Budget & perspective

“I'd rather buy a house”: the wedding comment nobody asked for, and what's actually true

We wrote this about a real Reddit thread with actual comments shared by readers in the wedding planning community.

If you've been planning a wedding and mentioned your budget to anyone, there's a decent chance you've heard it: “Oh wow, I could never spend that much. I'd rather put it toward a house.” It lands like unsolicited financial advice wrapped in a compliment nobody gave. And it raises a fair question: is there actually something to it, or is it just a way of making someone feel bad about their choices?

We asked around. The answers were more nuanced than the comment ever is.

A charming house exterior, the idea of home and investment

First, the honest reality of the housing market

Here's what the “just buy a house” crowd often misses: for a significant portion of couples getting married right now, a $30,000 or $40,000 wedding budget and a house down payment aren't remotely in the same conversation. In Boston, the Bay Area, Toronto, Sydney, or any other high-cost city, a minimum viable down payment runs $80,000 to $200,000 or more, and that's before you can afford the monthly mortgage. Several people in the thread did the math clearly: skipping the wedding might move your home purchase date from fifteen years away to fourteen. That's not a trade-off. That's a rounding error.

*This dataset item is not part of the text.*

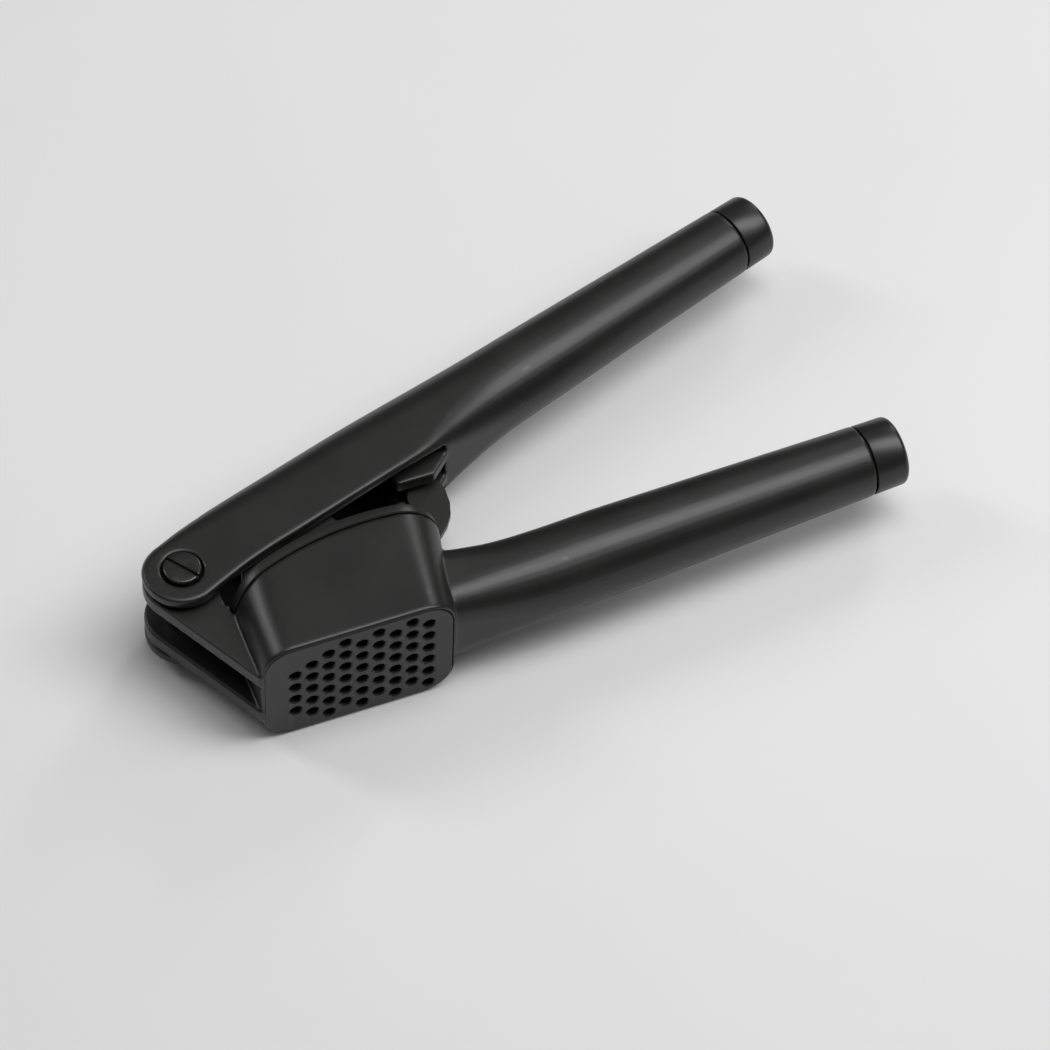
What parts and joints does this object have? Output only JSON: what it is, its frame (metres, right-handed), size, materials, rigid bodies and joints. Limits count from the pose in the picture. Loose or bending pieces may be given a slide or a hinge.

“Skipping the wedding might move your home purchase date from fifteen years away to fourteen. That's not a trade-off. That's a rounding error.”

This doesn't mean the comment is always wrong. In lower-cost markets, where a 5% down payment on a starter home genuinely is in the same range as a medium-sized wedding budget, the trade-off is real and worth thinking about honestly. The problem is that people say the same thing regardless of where you live, what the market looks like, or what your actual financial picture is.

Who's actually saying it

Multiple people in the thread noticed something worth paying attention to: the comment most often comes from people who have done neither. Not from the couple who had a backyard wedding and bought a house four months later. Not from the homeowner who made a deliberate choice and is at peace with it. It tends to come from people who are performing financial virtue without having actually executed on it, and that's what makes it grating.

The couples who genuinely chose a small wedding in order to buy a house sooner were, almost universally, gracious about it. They described their own decision without projecting it onto anyone else. The people who said it with the most confidence were frequently still renting.

When the trade-off is real

That said, there are absolutely couples for whom this is a genuine either/or decision, and in those cases the choice deserves honest thought rather than social pressure in either direction.

Several people shared that they had exactly this conversation with their partners, made a deliberate call, and were happy with it years later. One couple bought a house, skipped the wedding, and threw a big backyard party a year later for 150 people with a food truck and kegs from a local brewery, under $10,000, and by all accounts a better party than many formal receptions. Another eloped for $350 and put $120,000 into renovating a house into something they love. These aren't cautionary tales. They're valid choices, made intentionally, by people who knew what mattered most to them.

Equally, there are couples who had the big wedding, rented for another year or two, and bought the house when they were ready, and have no regrets. One person in the thread woke up the morning after her wedding to fifteen texts calling it the most fun anyone had ever had at a wedding. She bought the house the following year.

Our professional take

There are really only two times in your life when you can count on almost everyone you love being in the same room at the same time. Your wedding is one of them. That's not nothing, and it doesn't have a dollar figure attached to it.

What we'd push back on, from both sides of this debate, is the idea that there's one right answer. The couples we've seen thrive, whether they had a $3,000 backyard ceremony or a $60,000 ballroom reception, share one thing: they made the decision together, on purpose, based on their own values and financial reality, without needing to justify it to anyone else.

“They made the decision together, on purpose, based on their own values and financial reality, without needing to justify it to anyone else.”

The comment “I'd rather buy a house” is really just “I have different priorities than you.” Which is fine. It just doesn't need to be said out loud to someone who's excited about their wedding plans.

Wedding couple outdoors, the joy of celebrating a commitment

One practical note

If you're genuinely trying to figure out where your money should go right now, the question to ask isn't “wedding or house?” It's: what are our actual numbers, what timeline makes sense for us, and what would we regret more? Sometimes the answer is a smaller wedding sooner. Sometimes it's the wedding you want and a house in three years. Sometimes it's eloping and renovating a kitchen with a secret bookshelf door.

All of those are correct answers, for the right couple, in the right market, at the right time.